◆ EXTRACTED DATA
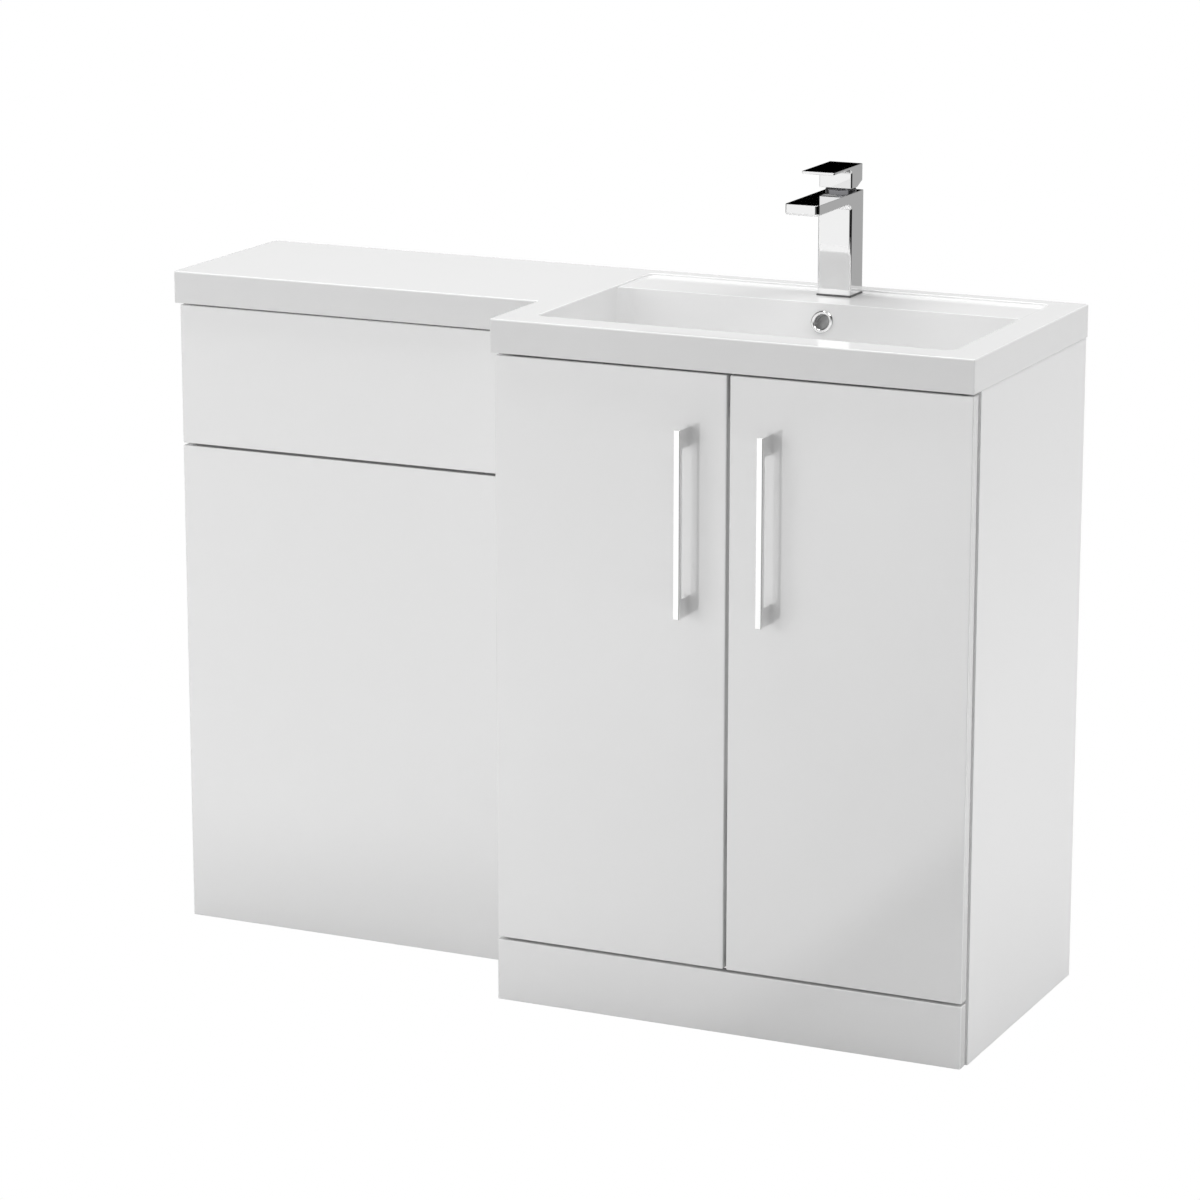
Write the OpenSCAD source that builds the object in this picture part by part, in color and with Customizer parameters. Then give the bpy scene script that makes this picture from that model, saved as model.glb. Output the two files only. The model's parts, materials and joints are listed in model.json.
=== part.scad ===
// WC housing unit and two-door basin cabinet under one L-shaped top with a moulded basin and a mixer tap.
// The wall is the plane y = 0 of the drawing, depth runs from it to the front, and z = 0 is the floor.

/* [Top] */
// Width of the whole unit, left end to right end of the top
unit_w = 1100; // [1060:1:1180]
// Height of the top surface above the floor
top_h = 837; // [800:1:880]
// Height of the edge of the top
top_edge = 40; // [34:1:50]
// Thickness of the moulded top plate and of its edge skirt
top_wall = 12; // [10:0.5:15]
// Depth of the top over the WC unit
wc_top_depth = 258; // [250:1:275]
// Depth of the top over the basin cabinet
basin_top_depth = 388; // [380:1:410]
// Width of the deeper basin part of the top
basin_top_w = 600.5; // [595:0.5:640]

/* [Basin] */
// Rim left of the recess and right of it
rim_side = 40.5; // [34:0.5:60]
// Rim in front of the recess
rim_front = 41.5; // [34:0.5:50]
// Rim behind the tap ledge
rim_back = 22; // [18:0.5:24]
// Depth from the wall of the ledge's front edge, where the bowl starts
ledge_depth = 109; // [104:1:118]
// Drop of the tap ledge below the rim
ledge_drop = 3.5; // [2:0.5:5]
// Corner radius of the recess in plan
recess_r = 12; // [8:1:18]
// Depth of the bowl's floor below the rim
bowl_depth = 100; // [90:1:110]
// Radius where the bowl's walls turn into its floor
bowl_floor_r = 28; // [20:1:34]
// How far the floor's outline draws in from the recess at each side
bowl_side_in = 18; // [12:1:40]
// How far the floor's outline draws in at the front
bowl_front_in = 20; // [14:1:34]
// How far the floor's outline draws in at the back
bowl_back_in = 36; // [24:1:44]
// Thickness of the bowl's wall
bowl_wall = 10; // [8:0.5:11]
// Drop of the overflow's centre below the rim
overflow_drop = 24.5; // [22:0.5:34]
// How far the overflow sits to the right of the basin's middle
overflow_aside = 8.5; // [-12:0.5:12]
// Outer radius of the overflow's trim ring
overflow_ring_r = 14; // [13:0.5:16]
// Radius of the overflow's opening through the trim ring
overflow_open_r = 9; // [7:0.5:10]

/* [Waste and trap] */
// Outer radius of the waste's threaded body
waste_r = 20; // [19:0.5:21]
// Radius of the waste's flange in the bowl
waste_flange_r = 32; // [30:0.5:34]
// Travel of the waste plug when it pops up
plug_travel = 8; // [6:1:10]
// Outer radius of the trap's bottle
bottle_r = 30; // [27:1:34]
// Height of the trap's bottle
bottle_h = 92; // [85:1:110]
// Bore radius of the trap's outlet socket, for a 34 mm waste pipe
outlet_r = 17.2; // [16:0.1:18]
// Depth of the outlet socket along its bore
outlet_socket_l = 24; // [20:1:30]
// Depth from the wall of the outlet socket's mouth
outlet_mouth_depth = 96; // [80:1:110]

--

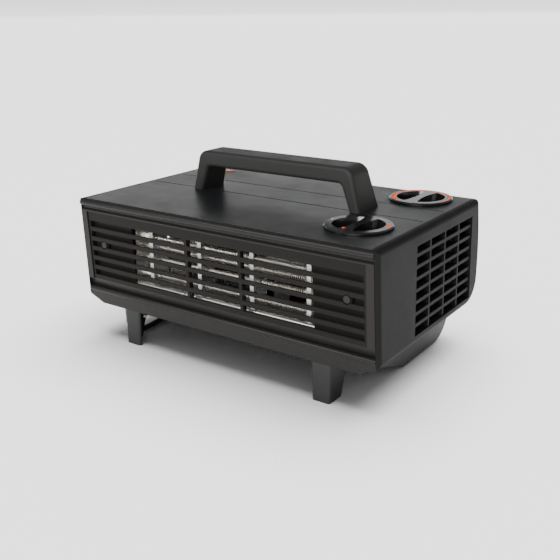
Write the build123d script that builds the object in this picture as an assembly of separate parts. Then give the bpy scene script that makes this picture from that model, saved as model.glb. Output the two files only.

◆ EXERCISE
Transcribe, exactly and exclusively, the run of lines that opens with the line bearing "Write the OpenSCAD" and closes with the line bearing "basin_top_w = 600.5; // [595:0.5:640]".

◆ EXERCISE SOLUTION
Write the OpenSCAD source that builds the object in this picture part by part, in color and with Customizer parameters. Then give the bpy scene script that makes this picture from that model, saved as model.glb. Output the two files only. The model's parts, materials and joints are listed in model.json.
=== part.scad ===
// WC housing unit and two-door basin cabinet under one L-shaped top with a moulded basin and a mixer tap.
// The wall is the plane y = 0 of the drawing, depth runs from it to the front, and z = 0 is the floor.

/* [Top] */
// Width of the whole unit, left end to right end of the top
unit_w = 1100; // [1060:1:1180]
// Height of the top surface above the floor
top_h = 837; // [800:1:880]
// Height of the edge of the top
top_edge = 40; // [34:1:50]
// Thickness of the moulded top plate and of its edge skirt
top_wall = 12; // [10:0.5:15]
// Depth of the top over the WC unit
wc_top_depth = 258; // [250:1:275]
// Depth of the top over the basin cabinet
basin_top_depth = 388; // [380:1:410]
// Width of the deeper basin part of the top
basin_top_w = 600.5; // [595:0.5:640]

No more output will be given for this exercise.